Experience the Helsinki bubble of Nils Jacob Wasastjerna. If a Finnish student had an Instagram account back in the late 1800s, it would have looked something like this.


Senate Clerk and Judge A.V. Lindberg and G.R. Snellman on Pohjoisesplanadi. May 1890.

Strollers on the Northern Esplanade. 12.04.1891.
Nils Wasastjerna in Antrea, in the village of Kuukaup, photograph by Sylvia Wasastjerna, 08.08.1895.
Five circular images of the eve of May Day 1889 on the Runeberg Esplanade, Helsinki. 30.04.1889
All Nils’s images would have arrived and been printed out looking like this – surrounded by black. They were usually presented with a lighter surround so each image here has been isolated against white, a perfect circle.

These wonderfully spontaneous small bubbles of Helsinki life in the late 1880s were captured by the Finnish writer, interior designer and art critic, Nils Jakob Wasastjerna (1872-1951). Overall these bubbles make up one larger bubble. The bubble of Helsinki lifestyle that Nils inhabited. He would have been in his late teens when he took these pictures. Many of them show of his student friends, student life. Some are clearly surprise grab shots of local personalities, (a lawyer, a judge, a notary), others simply shots of nature. These are soldiers, Penny Farthing type bicycles, wonderful contemporary fashion.

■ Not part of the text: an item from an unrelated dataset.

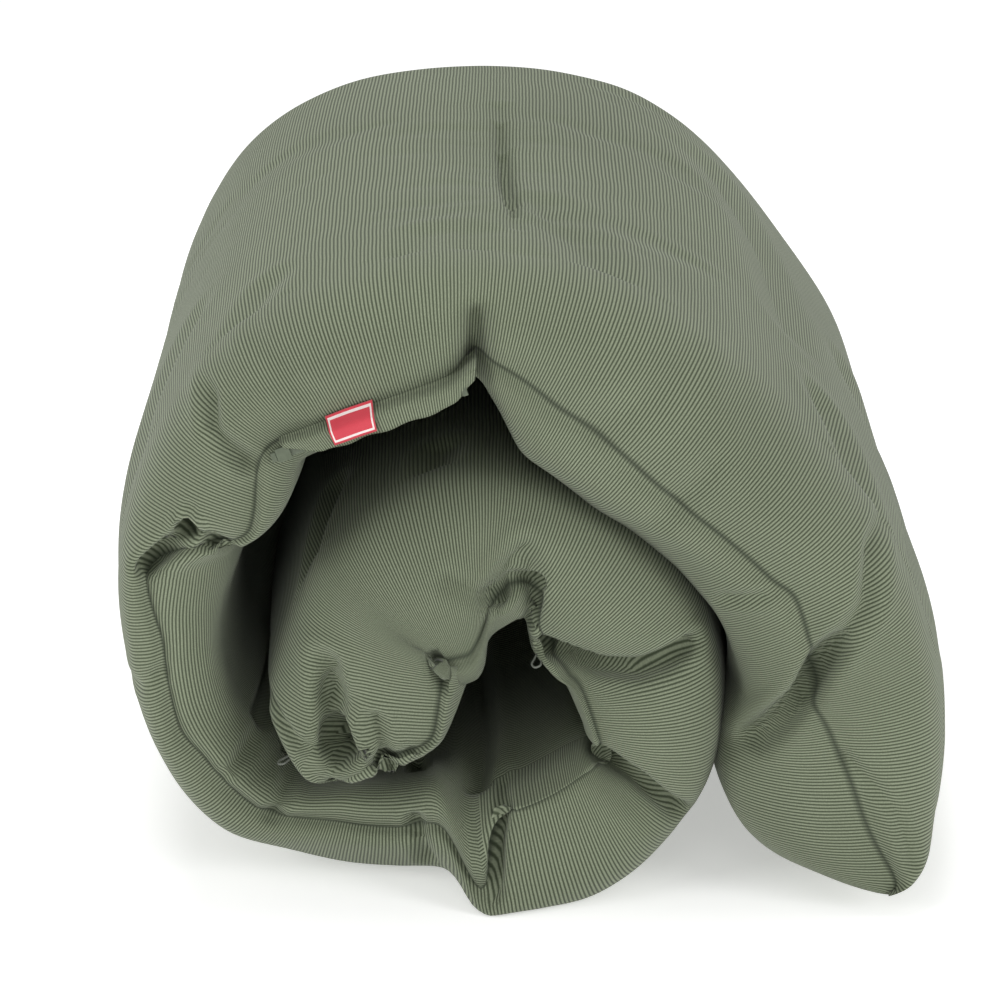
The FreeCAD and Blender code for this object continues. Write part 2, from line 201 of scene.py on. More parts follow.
# Depth of the edge seam under the outer skin, in millimetres.
SEAM_DEPTH = [
    (1, 25), (1.3, 46), (1.62, 68), (1.95, 84), (2.1, 76), (2.5, 62), (2.56, 68), (3.05, 76), (3.2, 76),
    (3.6, 70), (3.88, 56), (4, 50), (4.04, 58), (4.1, 64), (4.2, 67.5), (4.35, 70.5), (4.5, 72), (4.7, 70.5),
    (4.9, 65.7), (5, 61), (5.15, 58), (5.3, 64), (5.45, 72), (5.62, 76), (5.72, 66), (5.8, 42), (5.9, 20),
    (5.97, 16), (6.3, 27), (6.76, 22), (6.9, 28), (7.08, 30), (7.55, 30), (8, 28), (8.5, 28), (8.75, 32),
    (8.94, 24), (9, 8), (9.05, 40), (9.12, 64), (9.2, 72), (9.4, 82), (9.62, 86), (9.85, 80), (10, 72),
    (10.12, 70), (10.3, 80), (10.68, 92), (11.26, 93), (11.45, 88), (11.58, 78), (11.66, 62), (11.8, 60),
    (11.95, 76), (12.1, 98), (12.33, 112), (12.6, 110), (13.85, 110), (14, 60),
]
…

Most pleasing however, is that there’s a freshness, a playful spontaneity about these images. That is what’s unusual.

In short, this imagery is exactly what you’d expect when you give a teenage student a fun new toy, a point and shoot camera today. In 1888, for Nils this was clearly fun.

Nils owned a point and shoot camera at the very moment they were invented. Before 1888, photographs didn’t look, or feel like this.

The Kodak 1 was introduced to the public by the American, George Eastman in 1888, with his own, self-penned tagline, ‘You press the button, we do the rest.’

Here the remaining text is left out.